● **BRIEF**
Emit the exact text of every line from the line with "Model this object" to the line with "a level floor.", both ends included. No other output is expected.

● **TASK INPUT**
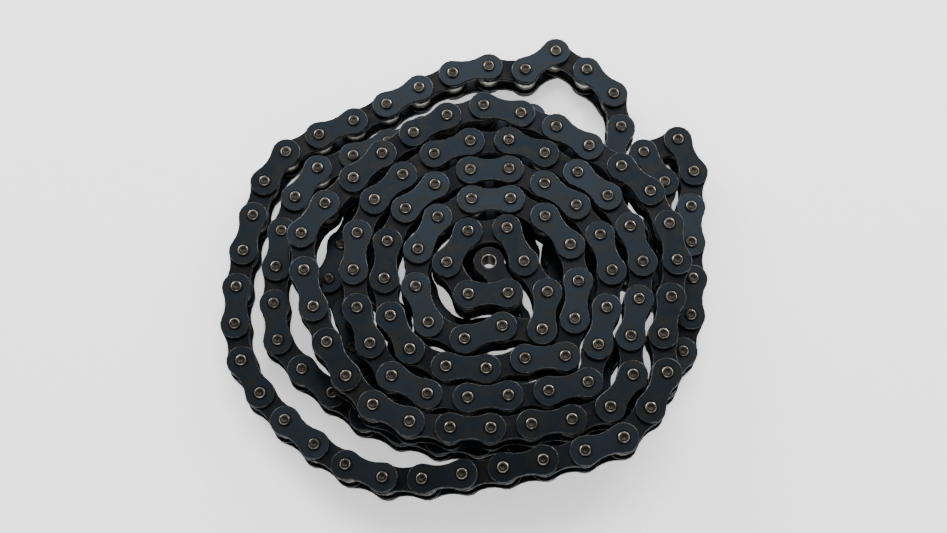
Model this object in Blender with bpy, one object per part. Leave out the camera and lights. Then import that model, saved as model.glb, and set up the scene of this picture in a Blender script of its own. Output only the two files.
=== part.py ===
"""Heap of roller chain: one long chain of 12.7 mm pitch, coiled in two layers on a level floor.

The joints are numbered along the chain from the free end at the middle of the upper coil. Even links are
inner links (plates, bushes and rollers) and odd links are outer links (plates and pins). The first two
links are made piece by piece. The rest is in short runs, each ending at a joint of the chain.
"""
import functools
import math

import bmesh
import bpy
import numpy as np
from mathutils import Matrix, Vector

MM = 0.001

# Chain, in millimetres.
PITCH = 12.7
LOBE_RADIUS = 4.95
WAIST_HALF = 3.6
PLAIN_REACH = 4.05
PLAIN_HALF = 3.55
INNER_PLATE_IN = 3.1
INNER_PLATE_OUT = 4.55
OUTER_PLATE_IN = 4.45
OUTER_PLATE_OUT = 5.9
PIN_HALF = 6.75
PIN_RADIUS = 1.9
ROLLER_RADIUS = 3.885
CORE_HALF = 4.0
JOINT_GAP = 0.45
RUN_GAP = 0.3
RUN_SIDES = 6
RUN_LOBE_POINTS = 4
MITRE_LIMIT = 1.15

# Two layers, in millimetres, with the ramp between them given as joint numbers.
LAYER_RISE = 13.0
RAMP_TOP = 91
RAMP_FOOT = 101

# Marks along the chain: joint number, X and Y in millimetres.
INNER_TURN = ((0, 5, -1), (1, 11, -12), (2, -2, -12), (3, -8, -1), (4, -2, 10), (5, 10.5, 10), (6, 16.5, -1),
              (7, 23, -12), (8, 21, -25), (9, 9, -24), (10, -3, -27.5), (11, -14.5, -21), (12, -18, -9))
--
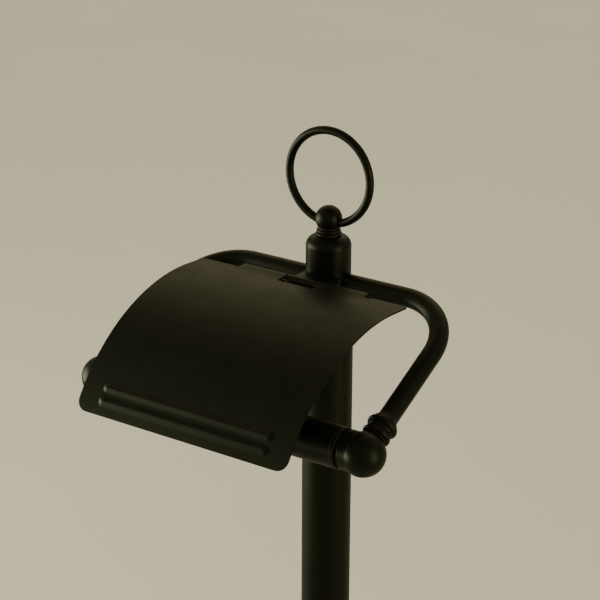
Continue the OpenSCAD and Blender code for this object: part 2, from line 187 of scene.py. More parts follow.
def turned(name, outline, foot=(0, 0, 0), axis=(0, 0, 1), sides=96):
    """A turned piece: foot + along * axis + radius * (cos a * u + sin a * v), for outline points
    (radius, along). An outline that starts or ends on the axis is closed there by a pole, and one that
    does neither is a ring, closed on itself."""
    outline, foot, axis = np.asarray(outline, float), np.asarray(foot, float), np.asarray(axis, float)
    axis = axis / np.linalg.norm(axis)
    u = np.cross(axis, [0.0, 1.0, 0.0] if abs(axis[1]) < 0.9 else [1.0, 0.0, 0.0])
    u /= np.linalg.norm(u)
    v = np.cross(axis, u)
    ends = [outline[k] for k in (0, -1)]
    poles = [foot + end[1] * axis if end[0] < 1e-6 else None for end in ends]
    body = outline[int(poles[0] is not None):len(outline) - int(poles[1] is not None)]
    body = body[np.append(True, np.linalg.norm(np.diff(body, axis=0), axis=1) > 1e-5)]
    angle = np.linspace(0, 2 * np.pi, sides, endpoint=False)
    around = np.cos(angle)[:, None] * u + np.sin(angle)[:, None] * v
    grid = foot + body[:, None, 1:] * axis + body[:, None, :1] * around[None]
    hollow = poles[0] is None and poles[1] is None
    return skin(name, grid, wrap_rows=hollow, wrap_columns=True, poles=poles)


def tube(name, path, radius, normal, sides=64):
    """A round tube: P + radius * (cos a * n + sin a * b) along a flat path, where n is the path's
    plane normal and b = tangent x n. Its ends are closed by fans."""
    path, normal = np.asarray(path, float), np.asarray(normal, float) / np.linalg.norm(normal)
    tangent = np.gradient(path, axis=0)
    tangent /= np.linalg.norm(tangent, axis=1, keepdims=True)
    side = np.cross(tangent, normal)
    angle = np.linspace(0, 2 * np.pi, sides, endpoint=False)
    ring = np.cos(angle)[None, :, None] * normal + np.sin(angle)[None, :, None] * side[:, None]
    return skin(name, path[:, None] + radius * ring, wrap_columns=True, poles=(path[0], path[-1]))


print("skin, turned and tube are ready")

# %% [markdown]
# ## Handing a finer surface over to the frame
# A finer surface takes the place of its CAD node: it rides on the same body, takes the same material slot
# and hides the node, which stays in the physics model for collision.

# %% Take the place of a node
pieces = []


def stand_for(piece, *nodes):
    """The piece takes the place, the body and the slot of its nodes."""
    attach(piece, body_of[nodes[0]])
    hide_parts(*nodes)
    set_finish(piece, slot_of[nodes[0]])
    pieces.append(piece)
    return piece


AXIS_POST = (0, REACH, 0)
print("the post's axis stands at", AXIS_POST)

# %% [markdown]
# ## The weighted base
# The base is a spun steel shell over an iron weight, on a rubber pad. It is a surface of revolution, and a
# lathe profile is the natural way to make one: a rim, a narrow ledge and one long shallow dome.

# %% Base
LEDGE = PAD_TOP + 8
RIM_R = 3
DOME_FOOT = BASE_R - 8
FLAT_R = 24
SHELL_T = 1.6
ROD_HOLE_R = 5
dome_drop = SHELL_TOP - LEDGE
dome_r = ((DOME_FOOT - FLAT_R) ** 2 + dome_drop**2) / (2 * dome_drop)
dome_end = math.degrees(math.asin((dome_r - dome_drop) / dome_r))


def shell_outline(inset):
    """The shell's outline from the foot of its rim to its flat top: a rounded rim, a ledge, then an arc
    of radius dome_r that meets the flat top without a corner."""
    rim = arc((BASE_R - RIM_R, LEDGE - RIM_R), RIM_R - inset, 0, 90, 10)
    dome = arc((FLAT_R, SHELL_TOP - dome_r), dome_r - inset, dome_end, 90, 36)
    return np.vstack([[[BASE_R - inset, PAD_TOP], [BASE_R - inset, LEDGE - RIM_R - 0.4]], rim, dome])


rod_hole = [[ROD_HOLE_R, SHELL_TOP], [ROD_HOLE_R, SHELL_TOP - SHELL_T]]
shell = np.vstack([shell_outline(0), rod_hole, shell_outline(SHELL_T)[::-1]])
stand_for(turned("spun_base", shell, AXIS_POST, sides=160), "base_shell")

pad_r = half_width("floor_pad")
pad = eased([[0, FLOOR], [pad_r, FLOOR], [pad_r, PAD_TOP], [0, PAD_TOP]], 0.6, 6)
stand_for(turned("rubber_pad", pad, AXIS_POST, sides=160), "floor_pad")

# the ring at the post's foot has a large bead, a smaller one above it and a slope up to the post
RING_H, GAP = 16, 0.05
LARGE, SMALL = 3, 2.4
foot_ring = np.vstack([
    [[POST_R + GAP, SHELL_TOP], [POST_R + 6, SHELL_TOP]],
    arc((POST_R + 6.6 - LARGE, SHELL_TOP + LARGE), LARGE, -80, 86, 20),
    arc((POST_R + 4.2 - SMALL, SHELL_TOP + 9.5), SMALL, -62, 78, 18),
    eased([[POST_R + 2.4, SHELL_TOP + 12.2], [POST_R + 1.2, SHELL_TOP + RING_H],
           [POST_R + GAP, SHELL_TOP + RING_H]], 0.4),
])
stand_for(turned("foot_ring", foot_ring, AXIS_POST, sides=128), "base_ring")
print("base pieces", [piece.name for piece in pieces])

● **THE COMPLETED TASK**
Model this object in Blender with bpy, one object per part. Leave out the camera and lights. Then import that model, saved as model.glb, and set up the scene of this picture in a Blender script of its own. Output only the two files.
=== part.py ===
"""Heap of roller chain: one long chain of 12.7 mm pitch, coiled in two layers on a level floor.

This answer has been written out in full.